Congress transferred to the Bureau administrative and enforcement authority over 18 federal statutes which prior to the Act were overseen by seven different agencies. See id. §§ 5512(a), 5481(12), (14). Those statutes "cover everything from credit cards and car payments to mortgages and student loans." Seila Law LLC v. CFPB, 140 S. Ct. 2183, 2200, 207 L. Ed. 2d 494 (2020). In addition, Congress enacted a sweeping new proscription on "any unfair, deceptive, or abusive act or practice" by certain participants in the consumer-finance industry. 12 U.S.C. § 5536(a)(1)(B). "Congress authorized the [Bureau] to implement that broad standard (and the 18 pre-existing statutes placed under the agency's purview) through binding regulations." Seila Law, 140 S. Ct. at 2193 (citing 12 U.S.C. §§ 5531(a)-(b), 5581(a)(1)(A), (b)).

Congress placed the Bureau's leadership under a single Director to be appointed by the President with the advice and consent of the Senate. 12 U.S.C. § 5491(b)(1)-(2). The Director serves a term of five years, with the potential of a holdover period pending confirmation of a successor. Id. § 5491(c)(1)-(2). The Act originally limited the President's ability to remove the Director, id. § 5491(c)(3), but the Supreme Court invalidated that provision while this litigation was pending, see Seila Law, 140 S. Ct. at 2197.

The Director is vested with authority to "prescribe rules and issue orders and guidance, as may be necessary or appropriate to enable the Bureau to administer and carry out the purposes and objectives of the Federal consumer financial laws, and to prevent evasions thereof." 12 U.S.C. § 5512(b)(1). This includes rules "identifying as unlawful unfair, deceptive, or abusive acts or practices" committed by certain participants in the consumer-finance industry. Id. § 5531(b).

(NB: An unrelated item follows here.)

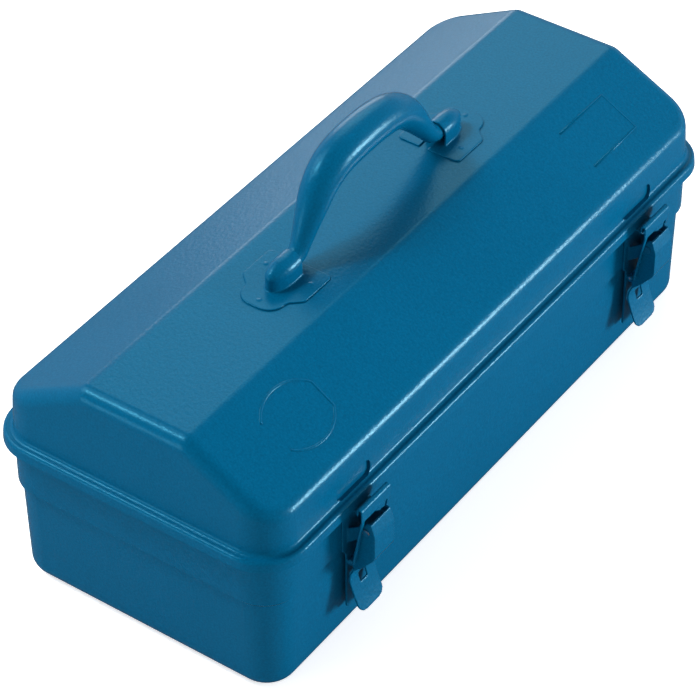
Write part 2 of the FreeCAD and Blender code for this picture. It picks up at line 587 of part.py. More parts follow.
def latch_link():
    """Stamped link: eyes curled round its pin, a window for the lever and a rolled hook on top."""
    eye = LINK_PIN_RADIUS + PIVOT_CLEARANCE
    pin_y, pin_z = LINK_PIVOT
    lip_y = CATCH_LIP_FACE - HOOK_CLEARANCE - LATCH_SHEET
    crest = LINK_TOP - LATCH_SHEET
    points = [(pin_y + eye, pin_z + LINK_CURL_RISE), (pin_y + eye, pin_z - eye), (pin_y - eye, pin_z - eye),
              (pin_y - eye, pin_z + eye), (lip_y - HOOK_GAP, LINK_WINDOW_TOP),
              (lip_y - HOOK_GAP, crest), (lip_y, crest), (lip_y, crest - HOOK_LIP_TALL)]
    roll = HOOK_GAP / 2
    radii = [0, eye, eye, LINK_BEND_RADIUS, LINK_BEND_RADIUS, roll, roll, 0]
    link = across(sheet_section(points, radii, LATCH_SHEET, in_yz), LINK_HALF_WIDTH)
    window = block(-LINK_WINDOW_HALF_WIDTH, LINK_WINDOW_HALF_WIDTH, -BAND_FACE - 2 * LEVER_BULGE_OUT,
                   -BAND_FACE, LINK_PIVOT_HEIGHT - 3 * eye, LINK_WINDOW_TOP)
    return link.cut(window)


def lid_catch():
    """Strip welded inside the skirt, turned out below it into an upward lip."""
    skirt_face = -HALF_WIDTH + SHEET
    lean = SKIRT_FLARE / SKIRT_DEPTH
    top = -SKIRT_EDGE_RADIUS - CATCH_STRIP_MARGIN
    floor = CATCH_BOTTOM + LATCH_SHEET
    points = [(skirt_face + lean * (top + SKIRT_DEPTH), top), (skirt_face, -SKIRT_DEPTH),
              (skirt_face, floor), (CATCH_LIP_FACE + LATCH_SHEET, floor),
              (CATCH_LIP_FACE + LATCH_SHEET, CATCH_LIP_TOP)]
    radii = [0, 0, CATCH_BEND_RADIUS, CATCH_BEND_RADIUS, 0]
    return across(sheet_section(points, radii, LATCH_SHEET, in_yz), CATCH_WIDTH / 2)


def lever_pin():
    """Pin through the ears and the lever's flanges, with a low head each side."""
    near = LEVER_HALF_WIDTH + PIN_HEAD_GAP
    far = near + PIN_HEAD_THICKNESS
    pin = rod(-far, far, LEVER_PIVOT, LEVER_PIN_RADIUS)
    heads = [rod(-far, -near, LEVER_PIVOT, PIN_HEAD_RADIUS), rod(near, far, LEVER_PIVOT, PIN_HEAD_RADIUS)]
    return joined([pin] + heads)


def link_pin():
    """Pin through the lever's flanges and the eyes of the link."""
    return rod(-LINK_HALF_WIDTH, LINK_HALF_WIDTH, LINK_PIVOT, LINK_PIN_RADIUS)


# --- hinge, built at the middle of the box ----------------------------------------------------------------
def hinge_tray_leaf():
    """Leaf on the tray's band, its two outer knuckles curled round the pin."""
    face = BAND_FACE + HINGE_SHEET
    low = HINGE_AXIS_Z - KNUCKLE_RADIUS
    high = HINGE_AXIS_Z + KNUCKLE_RADIUS
    out = HINGE_AXIS_Y + KNUCKLE_RADIUS
    points = [(face, HINGE_LEAF_BOTTOM), (face, low), (out, low), (out, high),
              (HINGE_AXIS_Y - CURL_OVERLAP, high)]
    radii = [0, HINGE_BEND_RADIUS, KNUCKLE_RADIUS, KNUCKLE_RADIUS, 0]
    leaf = across(sheet_section(points, radii, HINGE_SHEET, in_yz), HINGE_WIDTH / 2)
    half = KNUCKLE_MIDDLE / 2
    return leaf.cut(block(-half, half, face, 2 * HALF_WIDTH, HINGE_LEAF_BOTTOM, 2 * high))


def hinge_lid_leaf():
    """Leaf on the lid's rear wall that steps over the skirt to its middle knuckle."""
    over = SHELF_HEIGHT + HINGE_BRIDGE_LIFT
    low = HINGE_AXIS_Z - KNUCKLE_RADIUS
    high = HINGE_AXIS_Z + KNUCKLE_RADIUS
    near = HINGE_AXIS_Y - KNUCKLE_RADIUS
    out = HINGE_AXIS_Y + KNUCKLE_RADIUS
    wall_top = HALF_WIDTH - lid_wall_inset(HINGE_LEAF_TOP)
    wall_low = HALF_WIDTH - lid_wall_inset(over)
    points = [(wall_top, HINGE_LEAF_TOP), (wall_low, over), (near, over), (near, low), (out, low),
              (out, high), (HINGE_AXIS_Y - CURL_OVERLAP, high)]
    radii = [0, HINGE_ROOT_RADIUS, HINGE_BEND_RADIUS, KNUCKLE_RADIUS, KNUCKLE_RADIUS, KNUCKLE_RADIUS, 0]
    leaf = across(sheet_section(points, radii, HINGE_SHEET, in_yz), HINGE_WIDTH / 2)
    half = KNUCKLE_MIDDLE / 2 - KNUCKLE_SIDE_GAP
    step = HALF_WIDTH - LID_WALL_INSET + HINGE_BRIDGE_INSET
    for x_from, x_to in ((-HINGE_WIDTH, -half), (half, HINGE_WIDTH)):
        leaf = leaf.cut(block(x_from, x_to, step, 2 * HALF_WIDTH, 0, over + 2 * HINGE_SHEET))
    return leaf


def hinge_pin():
    half = HINGE_WIDTH / 2
    return rod(-half, half, (HINGE_AXIS_Y, HINGE_AXIS_Z), HINGE_PIN_RADIUS)


# --- assembly ------------------------------------------------------------------------------------------
def build_nodes():
    nodes = {
        "tray": tray_shell(),
        "lid": lid_shell(),
        "handle": handle_bail(),
        "handle_bracket_right": handle_bracket(),
        "handle_bracket_left": handle_bracket().mirror(Vector(0, 0, 0), Vector(1, 0, 0)),
    }
    latch = {"latch_base": latch_base(), "latch_lever": latch_lever(), "latch_link": latch_link(),
             "lever_pin": lever_pin(), "link_pin": link_pin(), "lid_catch": lid_catch()}
    hinge = {"hinge_tray_leaf": hinge_tray_leaf(), "hinge_lid_leaf": hinge_lid_leaf(),
             "hinge_pin": hinge_pin()}
    for pieces, middles, z in ((latch, LATCH_MIDDLES, SHELF_HEIGHT), (hinge, HINGE_MIDDLES, 0)):
        for side, x in middles.items():
            for name, shape in pieces.items():
                nodes[name + "_" + side] = placed(shape, x, z)
    return nodes


os.makedirs("parts", exist_ok=True)
for name, shape in build_nodes().items():
    shape.exportStep(os.path.join("parts", name + ".step"))
    print(name, "valid" if shape.isValid() else "INVALID", len(shape.Solids), round(shape.Volume, 1))
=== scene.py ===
# %% [markdown]
# # A drawn steel tool box
# The box is a pressed steel tray with a roof-shaped lid, a bail handle and two draw latches, all
# sprayed in one blue enamel after assembly. Its measured model is loaded first, and every piece made
# here takes its place from that model.

# %% Load the measured model
import json
import math

import bmesh
import bpy
from mathutils import Matrix, Vector


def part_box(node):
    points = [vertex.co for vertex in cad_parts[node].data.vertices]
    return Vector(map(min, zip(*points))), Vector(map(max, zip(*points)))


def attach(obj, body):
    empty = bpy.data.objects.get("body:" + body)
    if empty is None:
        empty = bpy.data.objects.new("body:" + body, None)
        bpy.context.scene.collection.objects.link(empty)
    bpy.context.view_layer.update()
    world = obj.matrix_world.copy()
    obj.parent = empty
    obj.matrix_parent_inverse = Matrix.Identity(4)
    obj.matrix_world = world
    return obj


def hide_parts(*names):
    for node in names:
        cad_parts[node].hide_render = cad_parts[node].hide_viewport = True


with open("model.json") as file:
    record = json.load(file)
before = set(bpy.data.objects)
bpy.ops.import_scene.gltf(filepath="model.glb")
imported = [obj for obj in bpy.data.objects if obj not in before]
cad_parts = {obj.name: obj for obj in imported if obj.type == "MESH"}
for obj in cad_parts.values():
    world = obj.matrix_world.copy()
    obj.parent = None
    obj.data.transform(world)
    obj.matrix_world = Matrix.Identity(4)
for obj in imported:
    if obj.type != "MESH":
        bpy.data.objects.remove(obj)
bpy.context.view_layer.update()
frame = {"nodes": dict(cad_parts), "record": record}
nodes = frame["nodes"]

# %% [markdown]
# ## Camera
# A long lens far from the box keeps its edges almost parallel, as in a catalogue picture. The camera
# is given by its place, by how far round and how far down it looks, and by a slight roll. A lens
# shift of half a percent centres the box without turning the camera.

# %% Camera
CAMERA_PLACE = Vector((-1.0489, -0.7321, 1.1674))
CAMERA_SIDE = math.radians(54.62)       # round from the latch side towards the left end
CAMERA_RISE = math.radians(41.11)
CAMERA_ROLL = math.radians(-0.36)
LENS_MM = 162.7
SENSOR_MM = 36.0
LENS_SHIFT = (0.005, -0.0042)
VIEW_END = 50.0

scene = bpy.context.scene
camera_data = bpy.data.cameras.new("camera")
camera_data.lens = LENS_MM
camera_data.sensor_width = SENSOR_MM
camera_data.shift_x = LENS_SHIFT[0]
camera_data.shift_y = LENS_SHIFT[1]
camera_data.clip_end = VIEW_END
camera = bpy.data.objects.new("camera", camera_data)
scene.collection.objects.link(camera)
scene.camera = camera

backwards = Vector((-math.sin(CAMERA_SIDE) * math.cos(CAMERA_RISE),
                    -math.cos(CAMERA_SIDE) * math.cos(CAMERA_RISE),
                    math.sin(CAMERA_RISE)))
level_right = Vector((0, 0, 1)).cross(backwards).normalized()
level_up = backwards.cross(level_right)
right = math.cos(CAMERA_ROLL) * level_right + math.sin(CAMERA_ROLL) * level_up
up = backwards.cross(right)
turn = Matrix((right, up, backwards)).transposed().to_4x4()
camera.matrix_world = Matrix.Translation(CAMERA_PLACE) @ turn
print("camera distance:", round(CAMERA_PLACE.length, 3), "m")

# %% [markdown]
# ## Floor and light
# The box stands on a large sheet of white paper, in a white room whose walls are brighter than its
# ceiling. The paper shows white to the camera and lights the box from below, but the enamel mirrors
# it as darker than it is, which keeps the blue deep.
#
# Six soft lamps shape the box, as in a studio. A large one behind it throws the handle's shadow
# forwards, and one in front keeps the long side open. The other four are placed for the reflections
# that they make: in the roof's flat, along the bent edges and the handle, in the rear slope, and on
# the left end. A mirror image needs a lamp in just one place, so each surface has its own.

# %% Floor and light
FLOOR_HALF = 6.0
FLOOR_SEEN = 0.9            # how light the paper looks
FLOOR_MIRRORED = 0.1        # how light its mirror image in the enamel is
FLOOR_GLOW = 0.6            # added for the camera only, so that shadows on the paper stay faint
FLOOR_ROUGHNESS = 0.9
ROOM_WALL = 0.85
ROOM_CEILING = 0.45
ROOM_CEILING_START = 0.75   # sine of the height at which the ceiling's tone is reached
ROOM_STRENGTH = 0.9
WHITE = (1.0, 1.0, 1.0)
SEA_BLUE = (0.6, 1.0, 1.0)
LAMP_AIM = (0, 0, 0.1)
LAMPS = {                   # place in metres, side in metres, power in watts, tint
    "key": ((-0.5, 1.4, 1.7), 1.4, 30.0, WHITE),
    "fill": ((1.4, -2.0, 0.3), 0.6, 72.0, WHITE),
    "sheen": ((1.75, 1.25, 1.95), 1.3, 15.0, SEA_BLUE),
    "glint": ((-0.7, 1.1, 1.9), 0.3, 20.0, WHITE),
    "rear": ((1.5, 1.5, 0.5), 0.8, 5.5, WHITE),
    "side": ((-1.9, 0.9, 0.35), 0.7, 9.0, WHITE),
}

scene.view_settings.view_transform = "Standard"


def shader(name):
    """A new material and its Principled shader."""
    material = bpy.data.materials.new(name)
    material.use_nodes = True
    return material, material.node_tree.nodes["Principled BSDF"]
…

The Bureau's funding scheme is unique across the myriad independent executive agencies across the federal government. It is not funded with periodic congressional appropriations. "Instead, the [Bureau] receives funding directly from the Federal Reserve, which is itself funded outside the appropriations process through bank assessments." Seila Law, 140 S. Ct. at 2194. Each year, the Bureau simply requests an amount "determined by the Director to be reasonably necessary to carry out the" agency's functions. Id. § 5497(a)(1). The Federal Reserve must then transfer that amount so long as it does not exceed 12% of the Federal Reserve's "total operating expenses." Id. § 5497(a)(1)-(2). For the first five years of its existence (i.e., 2010-2014), the Bureau was permitted to exceed the 12% cap by $ 200 million annually so long as it reported the anticipated excess to the President and congressional appropriations committees. Id. § 5497(e)(1)-(2).

Cmty. Fin. Servs. Ass'n of Am. v. Consumer Fin. Prot. Bureau, 51 F.4th 616, 623-24 (5th Cir. 2022).

Services

The Wall Street Journal reported, "The pride of Harvard Law School, Ms. Warren is a hero to the political Left for proposing a new bureaucracy to micromanage the services that banks can offer consumers. But she is also so politically controversial that no less a liberal lion than Connecticut Senator Chris Dodd has warned the White House that she probably isn't confirmable."[4]

The CFPB has allowed liberal activists to raise the cost of credit and cause many people who were formerly able to apply for and be allotted lines of credit to no longer be able to do so.

Discrimination and racism

A government report chronicles several instances of discrimination, many with an emphasis on unfair promotion practices and lopsided pay scales for minorities working at CFPB. There are currently “scores of cases of U.S. Consumer Financial Protection Bureau employees seeking protection from racially offensive, sexist or discriminatory behavior."[5]

Alcott

In January 2019, Antifa leader José Alcoff, who had previously advocated for murder, was arrested in connection with an attack on two U.S. Marines a few months earlier.[6] Alcoff was working with the Consumer Financial Protection Bureau (CFPB). The CFPB is a corrupt bureaucracy created out of the 2008 Financial Crisis and Stimulus bill under the doctrine of 'not letting a crisis go to waste', whose purpose is to funnel government contracts and federal money to far leftist media consulting firms to aid Democrat electoral aims. It is the brainchild of Elizabeth Warren who served as its first head.